Utilizing list comprehensions for this task involves iterating through the tuple matrix and compiling a list of unique rows using a helper set. Whenever a row is encountered that is not in the helper set, it is added to the resulting list. This method preserves the original order of rows.

Here’s an example:

tuple_matrix = ((1, 2), (1, 2), (3, 4))
seen = set()
result = [seen.add(row) or row for row in tuple_matrix if row not in seen]
print(tuple(result))

Output:

((1, 2), (3, 4))

This snippet uses a list comprehension with the aid of a set to filter out duplicate rows while preserving the original order of rows that appear first.

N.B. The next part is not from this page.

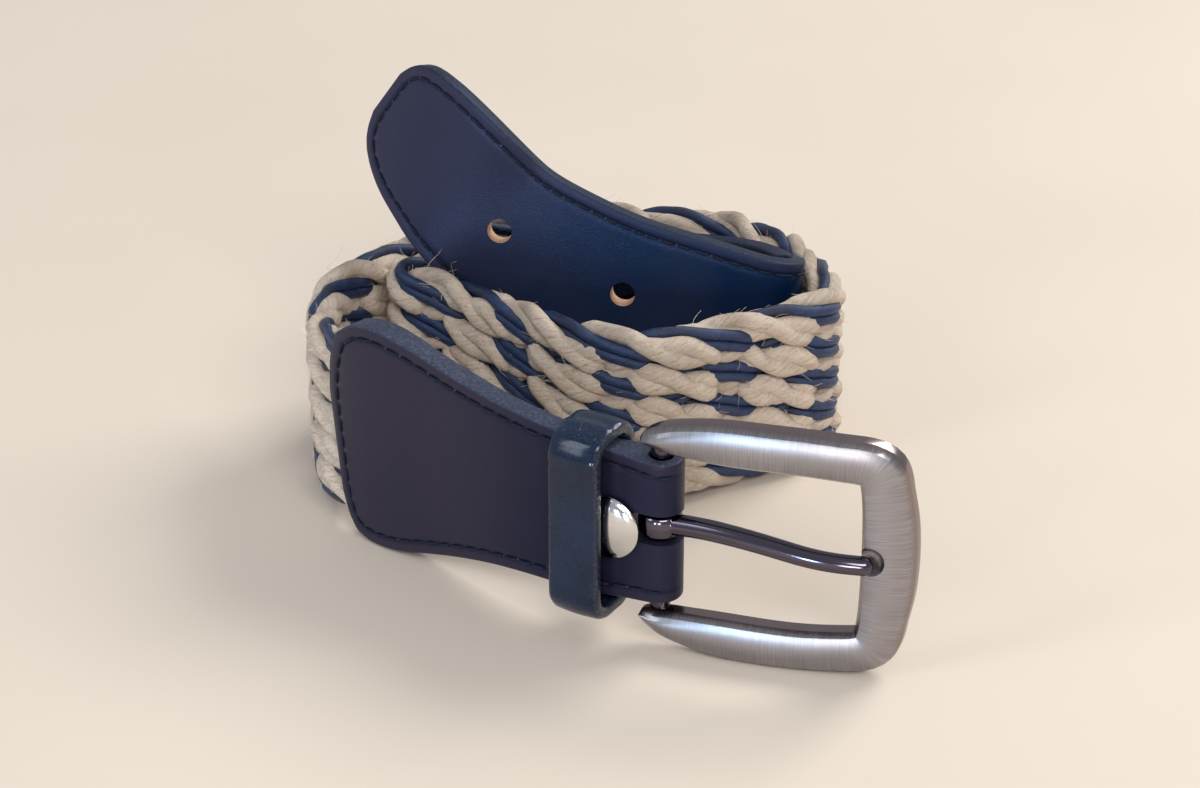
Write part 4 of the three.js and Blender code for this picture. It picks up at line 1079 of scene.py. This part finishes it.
# ------------------------------------------------------------------ buckle frame
upper = [r[1:] for r in FRAME_HALF]
outline = np.array(upper + [(u, -v, wd, th) for u, v, wd, th in upper[::-1]])
ok = np.concatenate(([0], np.cumsum(np.linalg.norm(np.diff(outline[:, :2], axis=0), axis=1))))
OA = [spline(ok, outline[:, c]) for c in range(4)]
arch = lambda u: FRAME_FRONT - FRAME_ARCH * (u - FRAME_CREST) ** 2
qs = np.concatenate([np.linspace(0, 2, 9)[:-1], np.linspace(2, ok[-1] - 2, 150), np.linspace(ok[-1] - 2, ok[-1], 9)[1:]])
fv, f_lay, f_face = [], [], []
for q in qs:
    e = 0.02
    u, v, wide, thick = (float(f(q)) for f in OA)
    wide /= 2; thick /= 2
    du = float(OA[0](min(ok[-1], q + e)) - OA[0](max(0, q - e))); dv = float(OA[1](min(ok[-1], q + e)) - OA[1](max(0, q - e)))
    l = math.hypot(du, dv); ou, ov = -dv / l, du / l
    tip_d = min(q, ok[-1] - q)
    k = math.sqrt(max(0.0, 1 - (1 - min(tip_d / 1.1, 1)) ** 2)) * 0.35 + 0.65
    b = min(FRAME_BEVEL, wide * 0.55, thick * 0.7)
    wide *= k
    # outer side, bevel, crowned front, bevel, inner side, back
    pts = [(wide, -thick + b * 0.6, 0.1), (wide, thick - b * 1.25, 0.1), (wide - 0.10, thick - b * 0.98, 0.2), (wide - b * 0.78, thick - 0.10, 0.8), (wide - b, thick, 1)]
    for x in np.linspace(1, -1, 9)[1:-1]:
        pts.append(((wide - b) * x, thick + FRAME_CROWN * (1 - x * x), 1))
    pts += [(-wide + b, thick, 1), (-wide + b * 0.78, thick - 0.10, 0.8), (-wide + 0.10, thick - b * 0.98, 0.2), (-wide, thick - b * 1.25, 0.1), (-wide, -thick + b * 0.6, 0.1),
            (-wide + b * 0.25, -thick + b * 0.15, 0.1), (-wide + b * 0.6, -thick, 0.3), (0, -thick, 0.4), (wide - b * 0.6, -thick, 0.3), (wide - b * 0.25, -thick + b * 0.15, 0.1)]
    pts = pts[::-1]
    ring = np.array([at_buckle(u + ou * a, arch(u + ou * a) + n, v + ov * a) for a, n, _ in pts])
    fv.append(ring); f_lay.append([(q, a, n) for a, n, _ in pts]); f_face.append([x for _, _, x in pts])
fv = np.array(fv)
n, m = fv.shape[:2]
f_faces = grid_faces(n, m).tolist() + [list(range(m))[::-1], [(n - 1) * m + j for j in range(m)]]
buckle = make("buckle", fv.reshape(-1, 3), f_faces, [NICKEL, DARK_NICKEL], None)
tidy(buckle)
boolean(buckle, cylinder(BAR_R, at_buckle(0, 0, -17.6), at_buckle(0, 0, 17.6), 40), "UNION")
dq = DIMPLE
sph = []
rings, segs = 18, 36
for i in range(1, rings):
    for j in range(segs):
        th, ph = math.pi * i / rings, 2 * math.pi * j / segs
        sph.append((math.sin(th) * math.cos(ph), math.sin(th) * math.sin(ph), math.cos(th)))
sph = np.array(sph + [(0, 0, 1), (0, 0, -1)]) * dq[3]
sphere_v = at_buckle(dq[0] + sph[:, 0], dq[1] + sph[:, 1], dq[2] + sph[:, 2])
sf = grid_faces(rings - 1, segs).tolist()
top_i, bot_i = (rings - 1) * segs, (rings - 1) * segs + 1
for j in range(segs):
    sf.append([top_i, j, (j + 1) % segs]); sf.append([bot_i, (rings - 2) * segs + (j + 1) % segs, (rings - 2) * segs + j])
ball = make("cutter", sphere_v, sf, [])
tidy(ball)
boolean(buckle, ball, "DIFFERENCE")
carry(buckle, fv.reshape(-1, 3), {"lay": np.array(f_lay).reshape(-1, 3), "face": np.array(f_face).ravel()})
for poly in buckle.data.polygons:
    c = np.array(poly.center) / MM - BAR
    if math.hypot(c @ U_DIR, c @ N_DIR) < BAR_R + 0.05 and abs(c[2]) < 16.5:
        poly.material_index = 1
sharpen(buckle, 27)
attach(buckle, "buckle"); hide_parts("buckle_frame")


# ------------------------------------------------------------------ prong
line = np.array(PRONG_LINE)
lk = np.concatenate(([0], np.cumsum(np.linalg.norm(np.diff(line, axis=0), axis=1))))
LA = [spline(lk, line[:, c]) for c in range(3)]
q = np.linspace(0, lk[-1], 70)
body_pts = at_buckle(LA[0](q), LA[1](q), LA[2](q))
t = unit(np.gradient(body_pts, axis=0))
over_q = np.sin(np.linspace(0, math.pi / 2, 9)[1:])
endp = body_pts[-1] + t[-1] * (over_q * PRONG_R * 0.9)[:, None]
pts = np.concatenate([body_pts, endp])
tt = np.concatenate([t, np.repeat(t[-1:], len(endp), 0)])
rad = np.concatenate([PRONG_R * (1 - 0.12 * q / lk[-1]), PRONG_R * 0.88 * np.sqrt(np.clip(1 - (0.985 * over_q) ** 2, 0.0, 1))])
front = unit(np.cross(UP, tt)); side_v = unit(np.cross(tt, front))
pile = Pile()
pile.tube(pts, front, side_v, rad * 0.97, rad, 24)
pr_v = np.concatenate(pile.v)
prong = make("prong_wire", pr_v, pile.f, [DARK_NICKEL], None)
tidy(prong)
eye_mid, eye_deep, eye_high = (PRONG_RING_R + PRONG_BORE_R - 0.3) / 2, (PRONG_RING_R - PRONG_BORE_R + 0.3) / 2, PRONG_RING_H / 2
g = np.arange(28) * 2 * math.pi / 28
er = eye_mid + eye_deep * np.sign(np.cos(g)) * np.abs(np.cos(g)) ** 0.8
ez = PRONG_V + eye_high * np.sign(np.sin(g)) * np.abs(np.sin(g)) ** 0.8
turns = np.arange(64) * 2 * math.pi / 64
ev = np.concatenate([at_buckle(er * math.cos(x), er * math.sin(x), ez) for x in turns])
ef = [[i * 28 + j, i * 28 + (j + 1) % 28, ((i + 1) % 64) * 28 + (j + 1) % 28, ((i + 1) % 64) * 28 + j] for i in range(64) for j in range(28)]
eye = make("cutter", ev, ef, [])
tidy(eye)
boolean(prong, eye, "UNION")
boolean(prong, cylinder(PRONG_BORE_R, at_buckle(0, 0, -10), at_buckle(0, 0, 10), 40), "DIFFERENCE")
lay = np.stack([np.repeat(np.arange(len(pts)) * 0.5, 24), np.tile(np.cos(np.arange(24) * 2 * math.pi / 24) * 2, len(pts)), np.tile(np.sin(np.arange(24) * 2 * math.pi / 24) * 2, len(pts))], 1)
carry(prong, pr_v, {"lay": lay, "face": np.zeros(len(pr_v))})
bev = prong.modifiers.new("soft", "BEVEL")
bev.width, bev.segments, bev.limit_method, bev.angle_limit = 0.0004, 3, "ANGLE", math.radians(50)
dg = bpy.context.evaluated_depsgraph_get()
me = bpy.data.meshes.new_from_object(prong.evaluated_get(dg))
prong.modifiers.clear(); prong.data = me
sharpen(prong, 50)
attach(prong, "prong"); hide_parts("prong")


# ------------------------------------------------------------------ floor, lights, camera
fm, fnt, fb = material("pale_floor")
fn = noise(fnt, obj_coord(fnt), 9, 2, 0.5)
fnt.links.new(ramp(fnt, fn, (0.3, (0.66, 0.575, 0.485)), (0.7, (0.69, 0.605, 0.515))), fb.inputs["Base Color"])
fb.inputs["Roughness"].default_value = 0.75
bpy.ops.mesh.primitive_plane_add(size=6, location=(0, 1.2, -0.00005))
floor = bpy.context.object
floor.name = "floor"
floor.data.materials.append(fm)

world = bpy.data.worlds.new("studio")
bpy.context.scene.world = world
world.use_nodes = True
bg = world.node_tree.nodes["Background"]
bg.inputs["Color"].default_value = (0.90, 0.94, 1.0, 1)
bg.inputs["Strength"].default_value = 0.46
bpy.context.scene.view_settings.view_transform = "Standard"


def area(name, where, aim, size, power, colour=(1, 1, 1)):
    d = bpy.data.lights.new(name, "AREA")
    d.shape = "RECTANGLE"
    d.size, d.size_y = size
    d.energy = power
    d.color = colour
    o = bpy.data.objects.new(name, d)
    bpy.context.scene.collection.objects.link(o)
    o.location = where
    o.rotation_euler = (Vector(aim) - Vector(where)).to_track_quat("-Z", "Y").to_euler()
    return o


area("key", (0.70, 0.50, 0.85), (0, 0.0, 0.02), (0.6, 0.6), 10.5, (1.0, 0.97, 0.93))
area("front", (-0.45, -0.88, 0.09), (0.03, -0.05, 0.03), (0.08, 0.16), 2.3, (0.50, 0.74, 1.0))
area("end", (-0.12, -0.98, 0.10), (0.03, -0.05, 0.02), (0.16, 0.18), 1.6, (1.0, 0.96, 0.97))
area("fill", (0.25, -0.95, 0.75), (0, 0, 0.02), (0.7, 0.4), 7.4, (1.0, 0.97, 0.94))
area("left", (-0.75, -0.45, 0.55), (0, 0, 0.03), (0.25, 0.45), 2.0, (0.85, 0.92, 1.0))

cam = bpy.data.cameras.new("camera")
cam.lens, cam.sensor_width, cam.sensor_fit = 90, 36, "HORIZONTAL"
cam.clip_start = 0.01
co = bpy.data.objects.new("camera", cam)
bpy.context.scene.collection.objects.link(co)
co.location = (0.000826, -0.474717, 0.2649)
co.rotation_euler = (math.radians(63), 0, 0)
bpy.context.scene.camera = co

Method 3: Using itertools and groupby

The itertools library offers powerful iterator building blocks. Here we can use groupby to group rows, effectively deduplicating the matrix. However, it’s important to note that this method only removes consecutive duplicate rows; hence, the input must be sorted if all duplicates are to be removed.

Here’s an example:

from itertools import groupby
tuple_matrix = ((1, 2), (1, 2), (3, 4))
result = tuple(next(group) for _, group in groupby(tuple_matrix))
print(result)

Output:

((1, 2), (3, 4))

This code groups the matrix rows and uses next() to retrieve the first element from each group of duplicates, if any. It assumes the input matrix is pre-sorted when looking for all duplicates.

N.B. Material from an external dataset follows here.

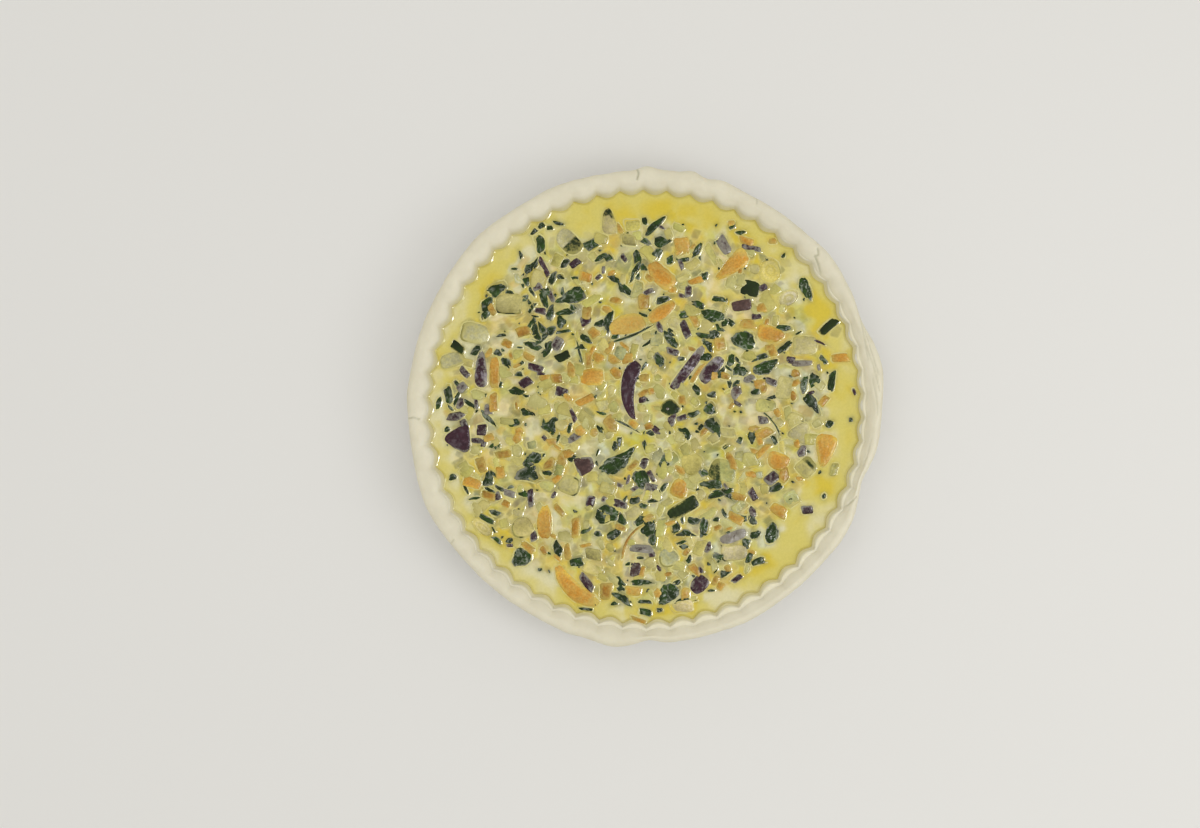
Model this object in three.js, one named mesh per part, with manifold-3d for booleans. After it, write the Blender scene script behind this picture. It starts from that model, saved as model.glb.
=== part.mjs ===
// A vegetable quiche in its fluted dish: dish, pastry case, custard filling and the vegetables in it.
// Millimetres, +Z up. The origin is the centre of the dish's flat underside.

import * as THREE from 'three';
import { mergeVertices } from 'three/addons/utils/BufferGeometryUtils.js';
import Module from 'manifold-3d';

const wasm = await Module();
wasm.setup();

// ---- Driving dimensions ----------------------------------------------------------------------

const GAP = 0.3; // clearance between pieces that touch

const FLUTES = 58; // waves round the wall of dish and pastry
const STEPS_PER_FLUTE = 3;
const FLUTE_START = THREE.MathUtils.degToRad(3.5); // angle of one outward cusp
const FLUTE_DEPTH = 3.5; // from the inward crest to the outward cusp
const RING_STEPS = FLUTES * STEPS_PER_FLUTE;

const DISH_FOOT_RADIUS = 128.5;
const DISH_FOOT_CHAMFER = 1.6;
const DISH_HEIGHT = 34;
const DISH_FLOOR = 4; // thickness of the dish's bottom
const DISH_WALL = 2.4;
const DISH_BOTTOM_RADIUS = 133.5; // inside, at the floor, midway between cusp and crest
const DISH_RIM_RADIUS = 137.9; // inside, at the rim

const PASTRY_FLOOR = 3.3; // thickness of the pastry's bottom
const PASTRY_WALL_RADIUS = 135; // inside, at the custard's level
const PASTRY_OUTER_RADIUS = 148.4;
const PASTRY_TOP = 38;
const PASTRY_LIP = 29; // height of the edge that hangs over the dish's rim
const LIP_INNER_RADIUS = 142.6;

const CUSTARD_LEVEL = 29.5;
const CUSTARD_FLOOR = DISH_FLOOR + PASTRY_FLOOR + 2 * GAP;

// How far each kind of vegetable stands out of the custard.
const CROWN = { carrot: 2.0, aubergine: 1.7, courgette: 1.4, leaf: 1.1, onion: 0.8 };
const CHUNK_DEPTH = 4; // how far a chunk reaches below the custard's level
const BUMP_DEPTH = 1;
const BUMP_SIDES = 5;
const LEAF_THICKNESS = 0.9;
const LEAF_WAVE = 0.35;
const LEAF_WAVELENGTH = 9;
const LEAF_POCKET = 1.3;
const NODE_AREA = 110; // length times width from which a vegetable is a piece of its own

// The pastry's edge is trimmed by hand: bulges and dips by angle, spread (degrees) and size.
const EDGE_WAVES = [
  { at: 9, spread: 7, by: 2.6 },
  { at: 22, spread: 5, by: -2.2 },
  { at: 39, spread: 6, by: 1.8 },
  { at: 70, spread: 3, by: 1.6 },
  { at: 79, spread: 3, by: 2.2 },
  { at: 89, spread: 3, by: 2.4 },
  { at: 112, spread: 6, by: 0.9 },
  { at: 134, spread: 8, by: 1.4 },
  { at: 177, spread: 4, by: 1.0 },
  { at: 205, spread: 9, by: 2.3 },
  { at: 251, spread: 5, by: 1.4 },
  { at: 262, spread: 5, by: 3.2 },
  { at: 271, spread: 3, by: -2.2 },
  { at: 296, spread: 5, by: 0.8 },
  { at: 327, spread: 5, by: 0.8 },
  { at: 341, spread: 6, by: -4.4 },
];
const TOP_WAVES = [
  { count: 3, by: 0.25, phase: 0.4 },
  { count: 8, by: 0.25, phase: 2.1 },
];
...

Method 4: Using a dictionary

A dictionary inherently prevents duplicate keys, so we can use rows from the matrix as keys in a dictionary to filter out duplicates. Since dictionaries maintain insertion order (Python 3.7+), the original order will be preserved.

Here’s an example:

tuple_matrix = ((1, 2), (1, 2), (3, 4))
unique_rows = {row: None for row in tuple_matrix}.keys()
result = tuple(unique_rows)
print(result)

Output:

((1, 2), (3, 4))

In this method, we leverage the fact that dictionary keys are unique, so constructing a dictionary from the rows of the matrix and immediately extracting the keys eliminates duplicates.

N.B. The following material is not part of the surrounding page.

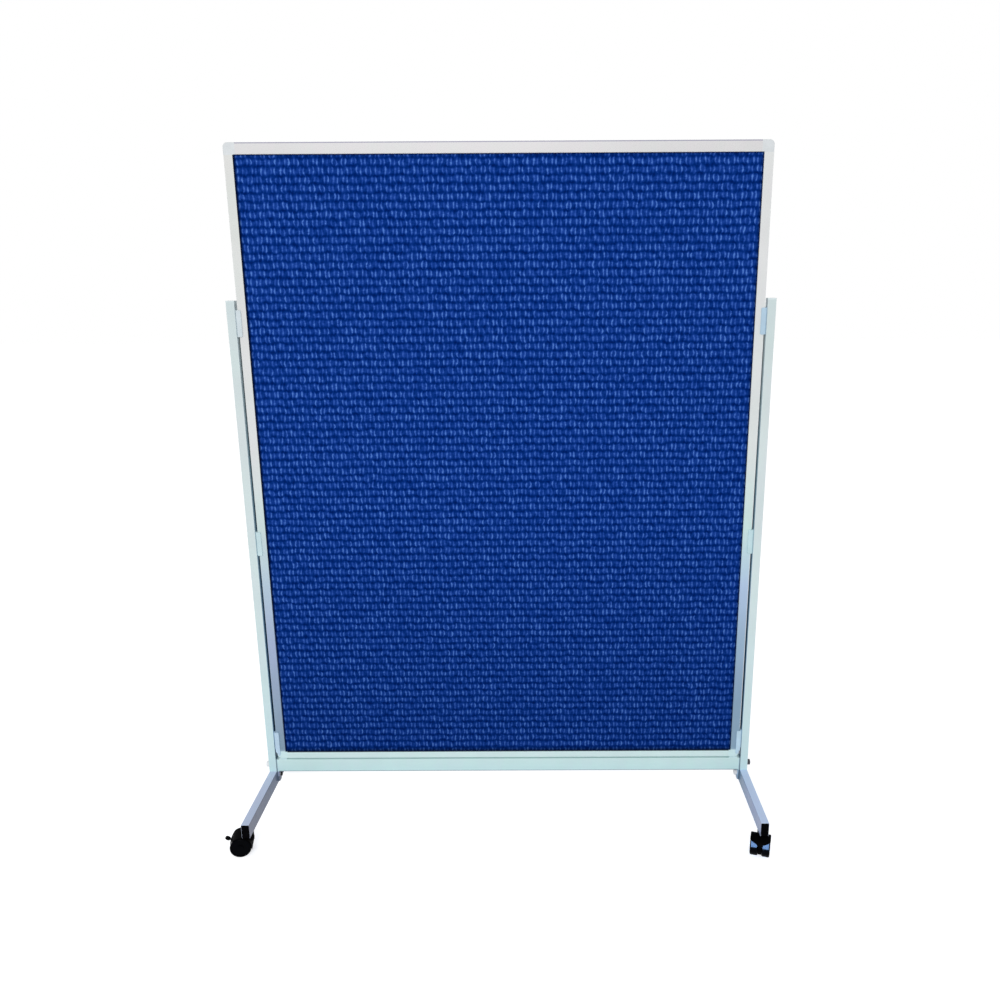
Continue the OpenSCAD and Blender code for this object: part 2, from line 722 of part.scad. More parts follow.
// Released brake lever: eye with pivot stubs, arm and round paddle
module brake_lever(i) {
    color("#1B1C21") at_castor(i) translate([0, -trail - pivot_out, wheel_r + pivot_up]) {
        rotate([0, 90, 0]) cylinder(r = eye_r, h = lever_w, center = true);
        rotate([0, 90, 0]) cylinder(d = pivot_d, h = web_w, center = true);
        rotate([-lever_tilt, 0, 0]) {
            translate([-lever_w / 2, -paddle_reach, -arm_h / 2]) cube([lever_w, paddle_reach, arm_h]);
            translate([0, -paddle_reach, -paddle_t / 2]) cylinder(d = paddle_d, h = paddle_t);
        }
    }
}

// ---- Whole ----

frame_rail(1);  // frame_rail_top
frame_rail(-1);  // frame_rail_bottom
frame_stile(-1);  // frame_stile_left
frame_stile(1);  // frame_stile_right
corner_piece(-1, 1);  // corner_top_left
corner_piece(1, 1);  // corner_top_right
corner_piece(-1, -1);  // corner_bottom_left
corner_piece(1, -1);  // corner_bottom_right
pinboard_core();
cloth(-1);  // cloth_front
cloth(1);  // cloth_back
seat_pads();
upright(-1);  // upright_left
upright(1);  // upright_right
upright_cap(-1);  // upright_cap_left
upright_cap(1);  // upright_cap_right
crossbar();
crossbar_plate(-1);  // crossbar_plate_left
crossbar_plate(1);  // crossbar_plate_right
foot(-1);  // foot_left
foot(1);  // foot_right
foot_cap(-1, -1);  // foot_cap_front_left
foot_cap(1, -1);  // foot_cap_front_right
foot_cap(-1, 1);  // foot_cap_rear_left
foot_cap(1, 1);  // foot_cap_rear_right
clip(-1, 0);  // clip_top_left
clip(1, 0);  // clip_top_right
clip(-1, 1);  // clip_middle_left
clip(1, 1);  // clip_middle_right
clip(-1, 2);  // clip_bottom_left
clip(1, 2);  // clip_bottom_right
clip_screws();
frame_bolts();
frame_washers();
frame_nuts();
bolt_covers();
castor_sockets();
for (i = [0:3]) {
    castor_hood(i);
    castor_stem(i);
    castor_axle(i);
    castor_wheel(i, -1);
    castor_wheel(i, 1);
    if (has_brake[i]) brake_lever(i);
}
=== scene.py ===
import bpy
from math import radians
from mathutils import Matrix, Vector


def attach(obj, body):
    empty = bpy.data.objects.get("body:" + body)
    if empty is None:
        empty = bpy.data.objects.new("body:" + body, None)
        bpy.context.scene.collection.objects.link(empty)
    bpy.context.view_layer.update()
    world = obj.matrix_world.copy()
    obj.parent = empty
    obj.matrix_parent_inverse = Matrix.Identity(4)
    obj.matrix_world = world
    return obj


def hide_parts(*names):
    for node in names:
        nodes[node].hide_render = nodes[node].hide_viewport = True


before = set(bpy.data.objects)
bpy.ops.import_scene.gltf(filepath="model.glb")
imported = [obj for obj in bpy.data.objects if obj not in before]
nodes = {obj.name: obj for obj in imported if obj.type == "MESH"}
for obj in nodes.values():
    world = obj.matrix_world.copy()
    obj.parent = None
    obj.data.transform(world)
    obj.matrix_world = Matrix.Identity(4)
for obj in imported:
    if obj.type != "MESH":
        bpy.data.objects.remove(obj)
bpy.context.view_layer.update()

# ---- Camera, floor and light ----
# The camera stands two metres in front of the panel at 1.36 m, a little right of the middle, and tips down 15 degrees,
# as solved from the photograph. The floor is plain white, and a large soft lamp above the camera lights the object in
# a white room.
camera_data = bpy.data.cameras.new("camera")
camera_data.sensor_width = 36.0
camera_data.lens = 31.47
camera_data.shift_x = -0.0384
camera = bpy.data.objects.new("camera", camera_data)
camera.location = (0.0871, -2.0421, 1.3576)
camera.rotation_euler = (radians(75.2198), radians(0.2901), radians(0.0435))
bpy.context.scene.collection.objects.link(camera)
bpy.context.scene.camera = camera
bpy.context.scene.view_settings.view_transform = "Standard"


def add(owner, kind, settings={}, links={}):
    """Adds a node to a material or the world. Settings are its properties, its unlinked sockets or, as stops, the
    places and linear colours of its ramp. Links are the nodes or sockets that feed it."""
    node = owner.node_tree.nodes.new(kind)
    for key, value in settings.items():
        if key == "stops":
            for i, (at, colour) in enumerate(value):
                stop = node.color_ramp.elements[i] if i < 2 else node.color_ramp.elements.new(at)
                stop.position, stop.color = at, colour
        elif isinstance(key, str) and hasattr(node, key):
            setattr(node, key, value)
        else:
            node.inputs[key].default_value = value
    for key, source in links.items():
        source = source.outputs[0] if isinstance(source, bpy.types.Node) else source
        owner.node_tree.links.new(source, node.inputs[key])
    return node


def emptied(owner):
    """A new material or world, ready for nodes."""
    owner.use_nodes = True
    owner.node_tree.nodes.clear()
    return owner


def looked_at(owner):
    """Is 1 on what the camera sees, straight or in a mirror image, and 0 on what only lights the object."""
    path = add(owner, "ShaderNodeLightPath")
    mirrored = add(owner, "ShaderNodeMath", {"operation": "MAXIMUM"},
                   {0: path.outputs["Is Glossy Ray"], 1: path.outputs["Is Transmission Ray"]})
    return add(owner, "ShaderNodeMath", {"operation": "MAXIMUM"}, {0: path.outputs["Is Camera Ray"], 1: mirrored})


def area_lamp(name, place, aim, width, height, watts):
    """A rectangular lamp that faces a point and that the camera doesn't see."""
    lamp_data = bpy.data.lights.new(name, "AREA")
    lamp_data.shape = "RECTANGLE"
    lamp_data.size = width
    lamp_data.size_y = height
    lamp_data.energy = watts
    lamp = bpy.data.objects.new(name, lamp_data)
    lamp.location = place
    lamp.rotation_euler = (Vector(aim) - Vector(place)).to_track_quat("-Z", "Y").to_euler()
    lamp.visible_camera = False
    bpy.context.scene.collection.objects.link(lamp)
    return lamp


room_light = 0.6
world = emptied(bpy.data.worlds.new("white_room"))
bpy.context.scene.world = world
lit = add(world, "ShaderNodeBackground", {"Color": (0.97, 0.985, 1, 1), "Strength": room_light})
seen = add(world, "ShaderNodeBackground", {"Color": (1, 1, 1, 1)})
room = add(world, "ShaderNodeMixShader", links={0: looked_at(world), 1: lit, 2: seen})
add(world, "ShaderNodeOutputWorld", links={"Surface": room})
area_lamp("softbox", place=(-0.45, -4.2, 2.6), aim=(0, 0, 0.75), width=1.7, height=1.2, watts=84)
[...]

Bonus One-Liner Method 5: Using a Functional Approach

The functional programming style in Python allows us to achieve this with a one-liner using the functools.reduce function in conjunction with a lambda function, acting as a succinct alternative to explicit loops or comprehensions.

Here’s an example:

from functools import reduce
tuple_matrix = ((1, 2), (1, 2), (3, 4))
result = tuple(reduce(lambda acc, x: acc if x in acc else acc + (x,), tuple_matrix, ()))
print(result)

Output:

((1, 2), (3, 4))

This concise code uses reduce to accumulate unique rows in a tuple, checking if each row already exists before adding it to the result.

Summary/Discussion

  • Method 1: Using a set. Easy and fast, but does not preserve order and not suitable for unhashable (mutable) row elements.
  • Method 2: List Comprehension with a Helper Set. Preserves order and is efficient, but slightly more complex due to side-effects within the list comprehension.
  • Method 3: Using itertools and groupby. Clean and functional, but only removes consecutive duplicates unless input is sorted.
  • Method 4: Using a dictionary. Preserves order and is very readable, but requires Python 3.7+ for guaranteed order preservation.
  • Bonus Method 5: Functional One-Liner. Elegant, but can be difficult to read and understand for those not familiar with functional programming concepts.